The importance of user-centred design
User-centred design, in this context, is about knowing and understanding your employees – but there’s so much more to it than that.
To get your digital solution right from the get-go – such as an enterprise app – you’ll need to know who they are, where they’ll use the app, the context they’ll use it in, what pain points they’ll be using it to address, and how they’ll use it – both now, and in the future.
And this is where service design comes in. Essentially, it’s a way of designing according to the needs of the end-user. In This Is Service Design Thinking, one of the very first textbooks on the discipline, authors Marc Stickdorn and Jakob Schneider outline five key principles of service design, namely:
- User-centred: Putting people at the heart of the design
- Co-creative: Involving all stakeholders throughout the design process
- Sequencing: Splitting the process into separate processes, or key moments in the customer journey
- Evidencing: Visualising service elements and making them tangible to end-users – helping them to understand the entire service experience, and creating loyalty.
- Holistic: Taking into account the entire experience of the service.
Often, new apps or app technology will need to be designed to work in tandem with legacy systems – both IT systems and established processes – rather than replacing them. For that reason, a comprehensive audit of the people, technology and processes involved will need to happen before any design or development work takes place.
An app that isn’t designed with its end-users in mind is an app that’s unlikely to gather anything more positive than dust, a huge bill and a sense of wasted time. User-centred design is crucial to the success of an app project, but how do you ensure the design process is user-driven?
The stages of a user-centred app design process
Designing an enterprise app and designing an app for the general public are two very different beasts. In service design – which requires an in-depth understanding of complex business systems, environments, cultures and processes – involving the end-user from the very start is the best way to ensure they’re invested in the project, and that you get take-up across the business once it’s launched. Questionnaires, workshops, issues with existing systems can all feed into that initial brief.
There are four key areas where employee input is invaluable.
1. At the very start: discovery
Before the app brief is finished, it’s vital to conduct interviews or surveys among the app’s primary users in order to inform the brief.
A carefully crafted ‘discovery project’ which blends customer research (to challenge assumptions) and technical research (to explore existing software systems, third party software and APIs) will allow you to develop an understanding of your opportunities from the outset, and inform the brief further.
This phase is valuable and vital. It will inform the direction of the project. It’ll give you the chance to reflect on your own current processes, and it will afford the opportunity to ask new questions that may not have been visible up until that point – even those that are not linked to the app in question.
2. At the first iteration
Once the brief has been written, your employees should still be involved. Collaboration and user-led testing will ensure that any early issues are ironed out, preventing them from becoming bigger problems down the line. Select a few members of staff to trial the first iteration of the app and provide feedback – both on usability and on content.
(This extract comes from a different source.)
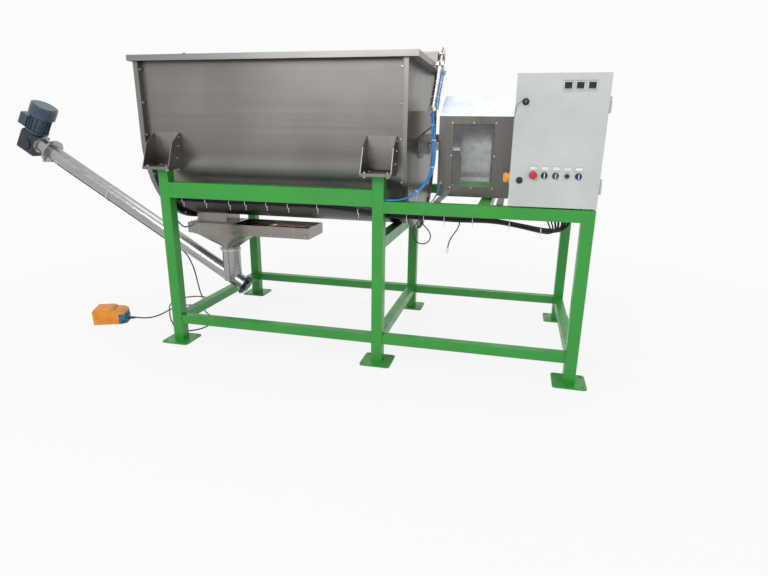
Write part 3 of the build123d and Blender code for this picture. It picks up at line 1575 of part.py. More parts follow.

3. With a larger scale launch
At Calvium, we’re huge advocates of innovation days where the value of a new digital solution can be showcased to all employees – especially within the engineering and enterprise sectors. Hosting an event for your end-users can be a great way to celebrate the new app, let people play with it and get people talking about it. Bringing everyone together for the sole purpose of showing off the app is a way both to get buy-in across the board and to showcase your company’s innovation chops.
Encourage colleagues to test out all of its features and functionality – essentially, to try and break it. And listen to feedback – whether it’s potential issues, missing features or areas for improvement. By acting on end-user feedback, you’ll show that you’re serious about designing something that truly has them at its heart.
4. On an ongoing basis
App fully designed and rolled out? It may seem like the end of the process, but there’s still work to do. The extent of that work will be determined by how its end-users are actually using it.
By incorporating functionality to provide feedback into the app itself, you’ll get an ongoing picture of its success: how it’s being used, whether any bugs emerge, whether anything could be added or designed differently for maximum success. With so much invested in your app’s development, you’ll want to keep it relevant, engaging and working as it should.
Ironing out issues immediately and keeping content fresh will show its users just how vital a tool your app is in your business armoury. If YOU don’t show just how invested you are in its success, why should they?
Quality user experience isn’t a nice-to-have when it comes to internal app projects. Without involving the end user from the very beginning of the project – and continuing to involve them through to its launch and beyond – it’s likely that your app won’t successfully do the job for which it’s intended.